Branding & Exposure

How to Improve Doctor-Patient Relationships

How to Improve Doctor-Patient Relationships

Building a strong doctor-patient relationship takes time, communication, and commitment. Patients seek out doctors who respect them, listen to them carefully, and provide them with quality care. Doctors, on the other hand, have a more complex responsibility towards their patients. Every decision they make must be made with close consideration of the patient’s viewpoint. Improving a patient’s experience and health outcome results from closing the gap between what they want and what they receive.

  1. Listen and empathize with your patients
    Start by encouraging your patient to tell his or her story. Let them, through their own words, share their struggles and triumphs. Don’t review their chart, look through emails, or take calls while they are talking—just listen. Offer them support and comfort through well-timed questions and frequent eye contact. It is also important to identify their concerns and answer any questions they might have. Empathy means understanding your patient’s experiences and emotions while maintaining an objective standpoint.
  2. Educate and reassure your patients 
    Educating your patients involves guiding them to better understand and manage their conditions. Provide them with written materials such as pamphlets or appropriate website links that best explain the issues regarding their health. Reassure them you will do everything you can to provide them with the best possible treatment. It will put them at ease knowing you are committed to them and that you have their best interests at heart. In many cases, family members are also included in patient teaching; they play a vital role in healthcare management.
  3. Plan ahead 
    Shifting gears from patient to patient can be overwhelming. During the first appointment with a patient, coordinate your agendas. Sometimes, a patient may just come in for a routine check-up; other times, they may be seeking a specific diagnosis or treatment for their illness.

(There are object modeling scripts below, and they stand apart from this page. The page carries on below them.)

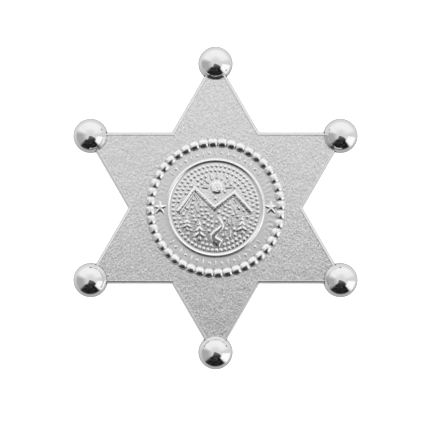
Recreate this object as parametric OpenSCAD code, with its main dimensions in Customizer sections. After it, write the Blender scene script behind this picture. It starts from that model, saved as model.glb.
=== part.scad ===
// Six-pointed star badge with ball tips, a ring of beads and a round medallion, lying face up.
// Z = 0 is the surface that the six balls rest on, and one point of the star is along +Y.

/* [Star plate] */
// Distance from the centre to the line of each long edge of the star
edge_dist = 16.4; // [15:0.1:19]
// Thickness of the plate under its stippled field
plate_t = 1.8; // [1.5:0.1:2.2]
// Width of the raised rim along every edge
rim_w = 0.95; // [0.7:0.05:1.4]
// Height of the raised rim above the field
rim_h = 0.4; // [0.2:0.05:0.7]
// How far the outer side leans in from the back to the crest of the rim
edge_draft = 0.25; // [0.1:0.05:0.3]
// Width of the slope from the crest of the rim down to the field
rim_slope = 0.35; // [0.2:0.05:0.4]

/* [Ball tips] */
// Diameter of each ball
ball_d = 7.5; // [7:0.1:9]
// How far each point of the star reaches past the centre of its ball
tip_reach = 1.55; // [0.8:0.05:2]

/* [Bead ring] */
// Diameter of each bead
bead_d = 2.15; // [1.6:0.05:2.6]
// Distance from the middle of one bead to the next, along the ring
bead_pitch = 2; // [1.5:0.05:2.6]
// Height of the beads above the field
bead_rise = 0.85; // [0.5:0.05:1]
// Angle of the first bead from the +X axis
bead_turn = 2.3; // [0:0.1:8]
// Width of the ring under the beads
bead_foot_w = 1.3; // [0.8:0.05:1.5]
// Height of the ring between the beads above the field
bead_web = 0.15; // [0.1:0.05:0.4]

/* [Medallion] */
// Outer radius of the round rim that frames the dotted ground
round_rim_r = 10.95; // [9:0.05:12]
// Width of the round rim
round_rim_w = 1.3; // [0.8:0.05:1.6]
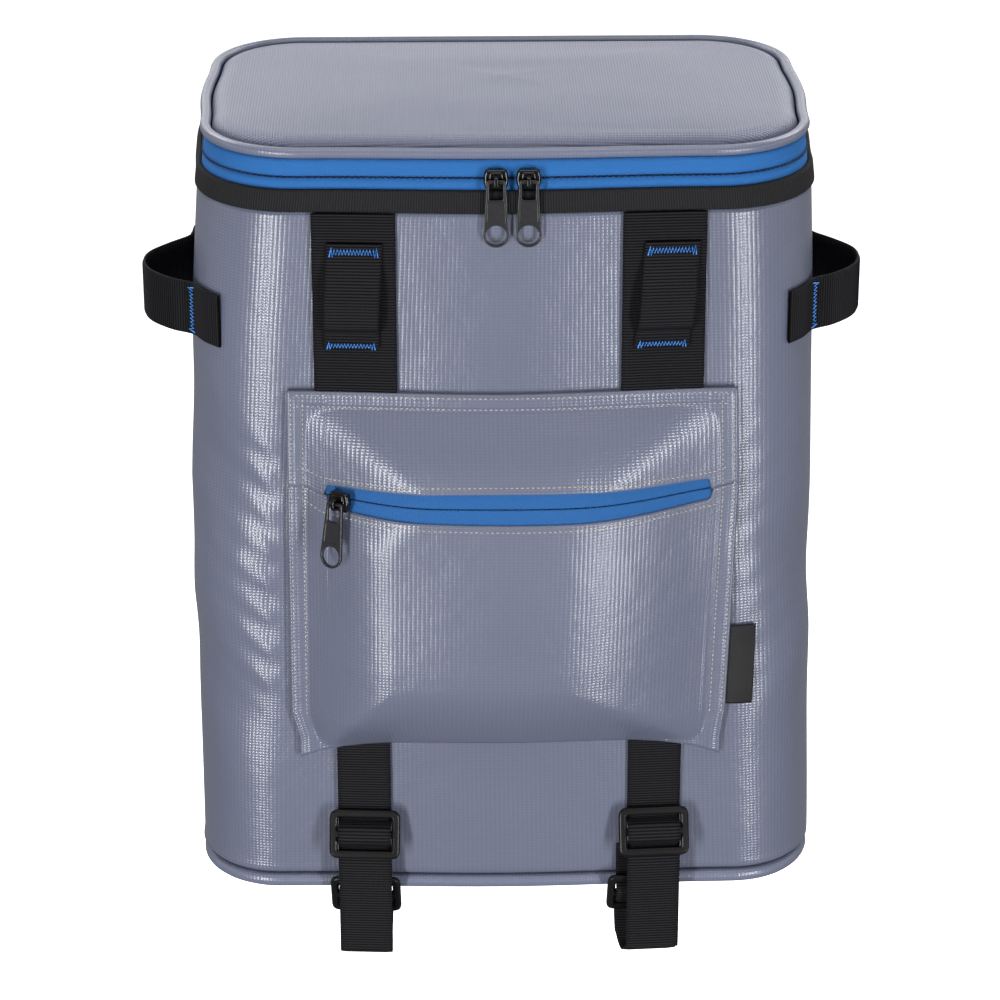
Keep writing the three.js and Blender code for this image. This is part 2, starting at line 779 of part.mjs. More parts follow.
// A webbing loop on each front corner, sewn flat at both ends: stand is a share of its reach.
const sideLoopRoute = [
  { turn: 1.46, stand: 0, layers: 2 },
  { turn: 1.6, stand: 0, layers: 2 },
  { turn: 1.74, stand: 0, layers: 2 },
  { turn: 1.8, stand: 0.12, layers: 1 },
  { turn: 1.88, stand: 0.42, layers: 1 },
  { turn: 2.0, stand: 0.82, layers: 1 },
  { turn: 2.14, stand: 1, layers: 1 },
  { turn: 2.28, stand: 0.9, layers: 1 },
  { turn: 2.4, stand: 0.5, layers: 1 },
  { turn: 2.5, stand: 0.1, layers: 1 },
  { turn: 2.56, stand: 0, layers: 1 },
  { turn: 2.68, stand: 0, layers: 1 },
];
function sideLoops() {
  const middle = rimHeight - sideLoopDrop;
  const heights = [middle - narrowWebbing / 2, middle + narrowWebbing / 2];
  for (const { name, side } of sidePanels) {
    const point = (step, height) => {
      const row = sideLoopRoute[clamp(step, 0, sideLoopRoute.length - 1)];
      return skin(side, row.turn, height, seatGap + row.stand * sideLoopReach);
    };
    const place = (height, step, face) => {
      const along = point(step + 1, height).sub(point(step - 1, height));
      const outward = new THREE.Vector3(-along.y, along.x, 0).setLength(-side * webbingThickness);
      return point(step, height).addScaledVector(outward, face * sideLoopRoute[step].layers);
    };
    add(`side_loop_${name}`, sheet(heights, [...sideLoopRoute.keys()], place), "webbing");
  }
}

// A strap slider: a frame with a bar across its middle.
function strapGlide() {
  const half = glideWidth / 2;
  const tall = glideHeight / 2;
  const outline = rectangle(-half, half, -tall, tall, glideCorner);
  const slots = [-1, 1].map((side) => {
    const ends = [(side * glideMiddleBar) / 2, side * (tall - glideBar)].sort((a, b) => a - b);
    return rectangle(glideBar - half, half - glideBar, ends[0], ends[1], glideSlotRound);
  });
  return plate(outline, slots, glideThickness);
}

// Where a strap slider stands, and the line of a strap that weaves through it.
function glideFrame(centre, across, tilt) {
  const side = across.clone().normalize();
  const forward = new THREE.Vector3(0, 0, 1).cross(side).negate();
  const face = forward.clone().multiplyScalar(Math.cos(degToRad(tilt)));
  face.z = Math.sin(degToRad(tilt));
  return { centre, side, face, up: face.clone().cross(side) };
}
function placeGlide(name, frame) {
  const glide = add(name, strapGlide(), "gloss");
  const turn = new THREE.Matrix4().makeBasis(frame.side, frame.face.clone().negate(), frame.up);
  glide.quaternion.setFromRotationMatrix(turn);
  glide.position.copy(frame.centre);
}
function strapPoint(frame, out, up) {
  return frame.centre.clone().addScaledVector(frame.face, out).addScaledVector(frame.up, up);
}
const strapStand = glideThickness / 2 + glideGap + webbingThickness / 2;
function weave(frame) {
  const slot = (glideHeight / 2 - glideBar + glideMiddleBar / 2) / 2;
  const steps = [
    [-strapStand, slot + glideBend],
    [strapStand, slot - glideBend],
    [strapStand, glideBend - slot],
    [-strapStand, -slot - glideBend],
  ];
  return steps.map(([out, up]) => strapPoint(frame, out, up));
}

// Straps that hang below the base: down through the front slider, round, up through the rear one.
function lowerStraps() {
  const seat = strapSeatGap + webbingThickness / 2;
  const past = glideHeight / 2 + glidePast;
  for (const { name, side } of sidePanels) {
    const x = (side * strapSpacing) / 2;
    const skew = side > 0 ? rightStrapSkew : 0;
    const slope = onFront(x + 1, frontGlideHeight).sub(onFront(x - 1, frontGlideHeight));
    const at = (out, height, move = 0) => {
      const wall = onFront(x + move, Math.max(height, floorThickness));
      return new THREE.Vector3(x + move, wall.y - out, height);
    };
    const front = glideFrame(at(frontGlideOut, frontGlideHeight), slope, frontGlideTilt);
    const rear = glideFrame(at(rearGlideOut, rearGlideHeight, skew), slope, rearGlideTilt);
    const turnOut = (turn) => frontRun - loopRadius + loopRadius * Math.cos(turn);
    const turnDown = (turn) => -loopDrop - loopRadius * Math.sin(turn);
    const bend = spread(0, Math.PI, 8).map((turn) =>
      at(turnOut(turn), turnDown(turn), skew * (turn / Math.PI)),
    );
    const top = pocketBottom - strapDrop;
    const points = [
      at(seat, top),
      at(seat, (top + frontGlideHeight + glideHeight / 2) / 2),
      at(seat, frontGlideHeight + glideHeight / 2),
      ...weave(front),
      strapPoint(front, -strapStand, -past),
      at(frontRun, frontGlideHeight / 3),
      ...bend,
      strapPoint(rear, -strapStand, -past),
      ...weave(rear).reverse(),
      at(seat, sewnStart, skew),
      at(seat, sewnEnd, skew),
    ];
    add(`lower_strap_${name}`, ribbon(points, slope, narrowWebbing, webbingThickness), "webbing");
    placeGlide(`front_slider_${name}`, front);
    placeGlide(`rear_slider_${name}`, rear);
  }
}

// The padded back panel, whose outer face lies against the wearer.
function backPad() {
  const half = backPadWidth / 2;
  const outline = rectangle(-half, half, -backPadHeight / 2, backPadHeight / 2, backPadCorner);
  const pad = plate(outline, [], backPadThickness, backPadRound);
  add("back_pad", pad.translate(0, -backPadThickness / 2, mountHeight), "padding");
}

// Padded shoulder straps: shares of strapFall, of the spread between their ends and of strapReach.
const shoulderRoute = [
  { down: 0, across: 0, out: 0 },
  { down: 0, across: 0, out: 0.07 },
  { down: 0.025, across: 0.07, out: 0.36 },
  { down: 0.146, across: 0.24, out: 0.79 },
  { down: 0.39, across: 0.44, out: 1 },
  { down: 0.68, across: 0.68, out: 0.93 },
  { down: 0.88, across: 0.96, out: 0.76 },
  { down: 0.94, across: 1, out: 0.68 },
  { down: 1, across: 1, out: 0.58 },
];
function shoulderStraps() {
  const topHeight = backPadBottom + backPadHeight - strapTopDrop;
  const across = new THREE.Vector3(1, 0, 0);
  for (const { name, side } of sidePanels) {
    const route = shoulderRoute.map((row) => {
      const x = (side * lerp(strapTopSpacing, strapLowSpacing, row.across)) / 2;
      return new THREE.Vector3(x, seatGap + row.out * strapReach, topHeight - row.down * strapFall);
    });
    const curve = new THREE.CatmullRomCurve3(route.slice(1));
    const padLine = [route[0], ...curve.getPoints(14)];
    const pad = ribbon(padLine, across, strapPadWidth, strapPadThickness, paddedSection);
    add(`shoulder_strap_${name}`, pad, "padding");
    const end = padLine.at(-1);
    const along = end.clone().sub(padLine.at(-2)).normalize();
    const start = end.clone().addScaledVector(along, seamGap);
    const sewn = new THREE.Vector3(end.x, backPlane + seatGap + webbingThickness / 2, strapWebStart);
    const foot = sewn.clone().setZ(strapWebStart - shoulderWebRun);
    const centre = start.clone().lerp(sewn, 0.4);
    const run = sewn.clone().sub(start);
    const frame = glideFrame(centre, across, radToDeg(Math.atan2(-run.y, -run.z)));
    const points = [start, ...weave(frame), sewn, foot];
    const web = ribbon(points, across, narrowWebbing, webbingThickness);
    add(`shoulder_web_${name}`, web, "webbing");
    placeGlide(`shoulder_slider_${name}`, frame);
  }
}

// A haul loop above the back pad: shares of half haulWidth and of haulReach.
const haulRoute = [
  { across: 1, out: 0 },
  { across: 0.86, out: 0 },
  { across: 0.72, out: 0.02 },
  { across: 0.6, out: 0.25 },
  { across: 0.46, out: 0.66 },
  { across: 0.26, out: 0.94 },
  { across: 0, out: 1 },
];
function haulLoop() {
  const height = rimHeight - haulDrop;
  const seat = backPlane + seatGap + webbingThickness / 2;
  const half = haulRoute.map((row) => {
    const x = (row.across * haulWidth) / 2;
    return new THREE.Vector3(x, seat + row.out * haulReach, height);
  });
  const other = half.slice(0, -1).reverse().map((point) => point.clone().setX(-point.x));
  const up = new THREE.Vector3(0, 0, 1);
  add("haul_loop", ribbon([...half, ...other], up, narrowWebbing, webbingThickness), "webbing");
}

bodyShell();
rimAndZip();
lid();
lidPulls();
frontWebbing();
frontPocket();
pocketZipper();
label();
sideLoops();
lowerStraps();
backPad();
shoulderStraps();
haulLoop();

export default pack;
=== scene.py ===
import json
import math
from bisect import bisect_left

import bmesh
import bpy
from mathutils import Matrix, Vector, noise


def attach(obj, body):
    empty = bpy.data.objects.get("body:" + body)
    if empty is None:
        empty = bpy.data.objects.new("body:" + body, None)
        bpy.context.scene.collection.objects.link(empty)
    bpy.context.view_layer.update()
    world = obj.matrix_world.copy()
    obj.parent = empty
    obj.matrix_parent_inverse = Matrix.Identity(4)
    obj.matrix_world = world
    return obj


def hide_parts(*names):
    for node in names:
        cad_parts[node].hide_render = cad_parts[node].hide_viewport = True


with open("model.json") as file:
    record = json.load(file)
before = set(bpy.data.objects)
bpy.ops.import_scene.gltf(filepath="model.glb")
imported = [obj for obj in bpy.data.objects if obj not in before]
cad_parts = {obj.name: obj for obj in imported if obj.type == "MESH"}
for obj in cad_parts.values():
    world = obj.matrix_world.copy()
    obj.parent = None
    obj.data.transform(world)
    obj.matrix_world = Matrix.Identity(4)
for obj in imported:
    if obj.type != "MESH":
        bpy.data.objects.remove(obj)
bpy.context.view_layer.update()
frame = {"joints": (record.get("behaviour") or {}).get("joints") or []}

# Camera
# It stands in front of the pack, a touch to its left and above it, far off with a long lens, so
# that the sides of the pack stay nearly parallel.
aim = Vector((0, -0.120, 0.0125))
camera_turn = math.radians(-1.2)
camera_pitch = math.radians(23.4)
camera_distance = 1.7


def way_out(turn, pitch):
    """The direction out from the pack, turned from its front and lifted."""
    return Vector((
        math.sin(turn) * math.cos(pitch),
        -math.cos(turn) * math.cos(pitch),
        math.sin(pitch),
    ))


away = way_out(camera_turn, camera_pitch)
camera_data = bpy.data.cameras.new("camera")
camera_data.sensor_width = 36
camera_data.lens = 125.53
camera_data.shift_x = -0.0055
camera_data.shift_y = -0.0286
camera = bpy.data.objects.new("camera", camera_data)
camera.location = aim + away * camera_distance
camera.rotation_euler = (-away).to_track_quat("-Z", "Y").to_euler()
bpy.context.collection.objects.link(camera)
bpy.context.scene.camera = camera

# Studio
# A white floor and dome round the hanging pack, two tall strip softboxes in front of it, wide ones
# overhead, at its sides and behind it, and a little even light from a white room.
floor_height = -0.75
world = bpy.data.worlds.new("white_room")
world.use_nodes = True
world.node_tree.nodes["Background"].inputs["Color"].default_value = (1, 1, 1, 1)
world.node_tree.nodes["Background"].inputs["Strength"].default_value = 0.24
bpy.context.scene.world = world
bpy.context.scene.view_settings.view_transform = "Standard"


def softbox(name, turn, pitch, distance, width, height, power):
    out = way_out(math.radians(turn), math.radians(pitch))
    lamp = bpy.data.lights.new(name, "AREA")
    lamp.shape = "RECTANGLE"
    lamp.size = width
    lamp.size_y = height
    lamp.energy = power
    box = bpy.data.objects.new(name, lamp)
    box.location = aim + out * distance
    box.rotation_euler = (-out).to_track_quat("-Z", "Y").to_euler()
    box.visible_camera = False
    bpy.context.collection.objects.link(box)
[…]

In any case, they deserve your attention, and you should be prepared to answer any calls, messages, or emails your patient might send you. Moreover, set aside time to personally reach out to patients who may be in need of a little extra attention.
  4. Help your patients take responsibility 
    Many patients are vulnerable when it comes to discussing their conditions. Some have difficulty managing painful symptoms, sustaining their roles at work or at home, and even admitting they are sick. As a doctor, you must recognize such difficulties and take action. Talk to your patients as a life coach and highlight the importance of maintaining a healthy lifestyle. Shift the responsibility to the patient in acknowledging their role in their own recovery.
  5. Be clear and concise 
    When it comes right down to it, communication is a key factor to any healthy relationship. Lack of good communication can be frustrating for both patients and doctors. Most often, patients may feel overwhelmed with the amount of medical information presented to them. “Your test results came back. Your EKG is abnormal,” would probably get you a “Come again?” response. This can cause your patients to misinterpret their diagnosis and seek out help from another medical professional. Avoid such situations by establishing awareness of the problem and addressing it. Instead, try using common terminology and ask them questions to make sure they understand you. As a doctor, you have the responsibility to give advice to your patients, but the final word rests with them.
  6. Document each patient’s journey
    Keeping a private journal can help you keep track of changes and monitor the progress each of your patients has made along the way. It will allow you to reflect upon each patient’s situation (medical history, test results, medications, vital signs, contact information, etc.) and identify the best approach to their treatment plan. Advise your patients to keep journals as well. They can keep a record of significant information, such as appointment dates, medication dosages, progress details, and even particular questions they might have. More importantly, journals are a way for your patients to deal with certain events without stress or fear.

The key to improving the doctor-patient relationship is communication. However, communication can also be non-verbal. If your patient is squirming in their seat, biting their nails, or fidgeting with their hands, chances are they feel uncomfortable and nervous. Encourage them to talk to you about their interests or family life to put them at ease during their visit. Building patient loyalty starts with recognizing your patient from their condition. Sit down next to them, listen attentively, and make an effort to see things from their point of view. Use the information you are given about their way of life/personal experiences to help them move along the road to recovery. Remember, all any patient wants is to be heard, understood, and respected.

The doctor-patient relationship has been and remains a central part of healthcare. It is a two-way street that blends together three main elements: communication, trust, and respect. Communication leads to trust and trust leads to respect. Patients provide doctors with a window into their lives and personal experiences, while doctors provide patients with support and high-quality care. A positive relationship with your patient can have a great impact on their health outcome. In order to meet their expectations, re-establish yourself as a medical professional and a mentor every time one of your patients walks through your door.

Key Takeaways

  • Build your 'brand' through patient communication.
  • Show commitment towards treating your patients.
  • Remember to document and acknowledge your patient's journeys.